Vous qui n’êtes peut-être pas trop amoureux des westerns, ce film n’en est un que sur la forme, étant donné que le contexte spatio-temporel est prétexte ici à raconter le parcours stagnant de deux frangins inséparables, poursuivis par une enfance difficile, depuis laquelle ils sont restés figés dans le temps. Eli (l’aîné - John C. Reilly) et Charlie (le cadet - Joachim Phoenix) sont devenus, par la force des choses, des tueurs à gages, lesquels travaillent pour le Commodore. Tandis que le premier, sensible, rêve d’une vie normale, et protège coûte que coûte sont petit frère, rongé par la violence, car n’ayant jamais rien appris d’autre, une nouvelle mission s’ouvre à eux, soit celle de récupérer une formule chimique détenue par le chercheur d’or Hermann Kermit Warm (Riz Ahmed, notamment vu dans "Venom"), avec l’aide du détective John Morris (Jake Gyllenhaal), qui suit sa trace pour eux...
Alors que ces derniers n’éprouvent aucun état d’âme à tuer, étant donné qui s’agit de leur métier, cette quête se révélera bien plus initiatique que prévue, laquelle remettra en question leurs liens fraternels, leurs parts d’humanité, et leurs raisons de vivre...
Visuellement splendide, "Les Frères Sisters" nous offre une reconstitution imparable des terres du Nord-ouest américain du milieu du dix-neuvième siècle. De la photographie granuleuse, aux couleurs sablées et rocailleuses, jusqu’aux décors vastes et hostiles, la caméra du réalisateur français l’essence-même du western et de la conquête de l’Ouest américain. Mais comme dit plus haut, ce film ne se veut pas être une énième démonstration du mythe représenté par ce cinéma, ayant connu son apogée avec l’âge d’or des studios hollywoodiens. Non, cette aventure se veut plus profonde, plus intimiste, puisqu’elle permet de creuser la psychologie de deux vieux cow-boys rincés, aux tempéraments radicalement opposés, et liés par le même sang, tout comme par la seule occupation meurtrière à laquelle ils s’adonnent. Tandis qu’il traite du droit d’aînesse et de ses responsabilités, tout comme en sous-texte des marques indélébiles laissés par un parent, "Les Frères Sisters" est le témoin direct de la notion de fraternité, portée par ses deux formidables acteurs principaux, que sont John C. Reilly et Joachim Phoenix.

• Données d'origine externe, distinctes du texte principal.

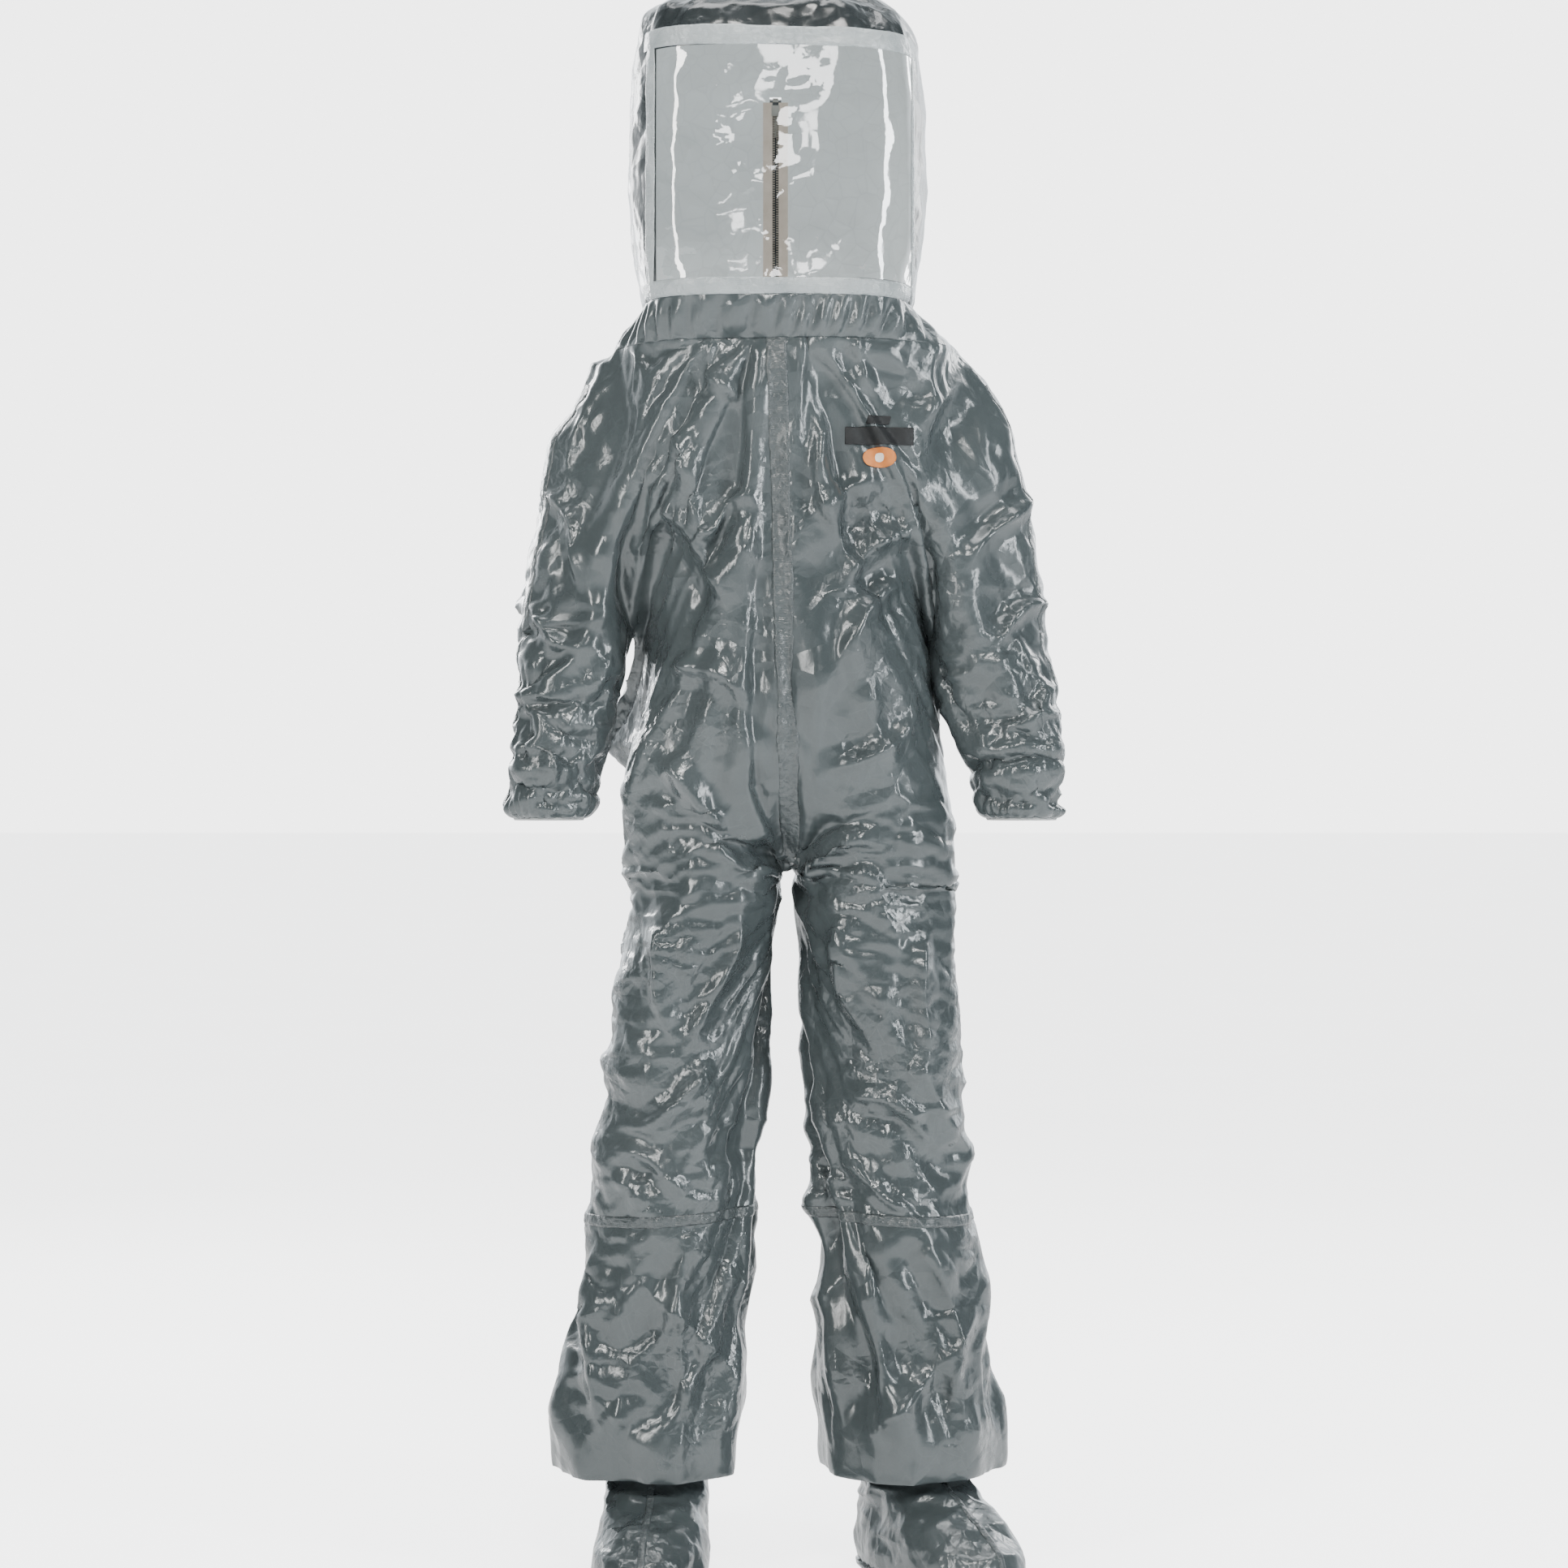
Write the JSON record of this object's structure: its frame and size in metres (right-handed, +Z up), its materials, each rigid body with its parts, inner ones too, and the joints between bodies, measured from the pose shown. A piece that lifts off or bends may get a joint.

Alors que l’humour noir s’invite dans cette exploration méticuleuse des liens indéfectibles entre frères dans l’Amérique de la Rue vers l’or, Jacques Audiard rend un vibrant hommage aux classiques du western, revisitant le genre de manière touchante et efficace. Sa mise en scène audacieuse, nette, précise et sans artifices est d’une qualité irréprochable, laquelle nous invite à un voyage en bonne et due forme, aussi violent que tendre, en compagnie de personnages qui se révèlent, au fur et à mesure, un peu plus humains, au travers d’un récit passant (un peu trop) calmement de l’écorchement psychologique à son apaisement. Car finalement, la quête initiale en révélera une autre...
Si la chevauchée manque de figure féminine et d’originalité dans son écriture en surface, c’est véritablement dans la représentation plus sentimentale de son genre que cette œuvre s’épanouit et lui apporte un état d’âme supplémentaire.